Workers prepare for lifting of a part of the dismantled hull of the USS Guardian on the Tubbataha Reef, a World Heritage Site in southwest of the Philippines.

Workers prepare for lifting of a part of the dismantled hull of the USS Guardian on the Tubbataha Reef, a World Heritage Site in southwest of the Philippines.

MANILA, Philippines (AP) — Workers in the southwestern Philippines have removed the last major part of a U.S. Navy minesweeper from a protected coral reef where it ran aground in January, and the damage will be assessed to determine the fine Washington will pay, officials said Sunday.

A crane lifted the 250-ton stern of the dismantled USS Guardian on Saturday from the reef, where it accidentally got stuck Jan. 17, officials said. The reef, designated a World Heritage site by UNESCO, the United Nations’ cultural arm, is located in the Tubbataha National Marine Park in the Sulu Sea, about 400 miles southwest of Manila.

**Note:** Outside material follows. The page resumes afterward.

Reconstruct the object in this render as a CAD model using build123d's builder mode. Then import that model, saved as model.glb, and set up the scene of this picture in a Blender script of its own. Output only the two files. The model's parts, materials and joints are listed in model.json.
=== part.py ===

The doomed ship’s parts will be transported to a Navy facility in Sasebo, Japan, to determine which ones can be reused and which will be junked, Philippine coast guard Commodore Enrico Efren Evangelista said.

Workers were cleaning debris at the site, where American and Filipino experts this week will begin a final assessment of the reef damage, to be paid for by Washington. An initial estimate showed about 4,780 square yards of coral reef was damaged by the ship grounding, according to Tubbataha park superintendent Angelique Songco. She said it was unlikely the estimate would change significantly.

Songco said the fine would be about $600 per square meter, so the U.S. could be facing a bill of more than $2 million.

The fine will go to a fund for the upkeep of the reef, Songco said, adding scientists will inspect the reef this week to determine the best way to “rehabilitate” the damaged parts. One option is to let the reef heal by itself, which would take a long time but be less complicated. Another option is to carry out some “repairs” to the reef, which would be more costly and complicated.

she said.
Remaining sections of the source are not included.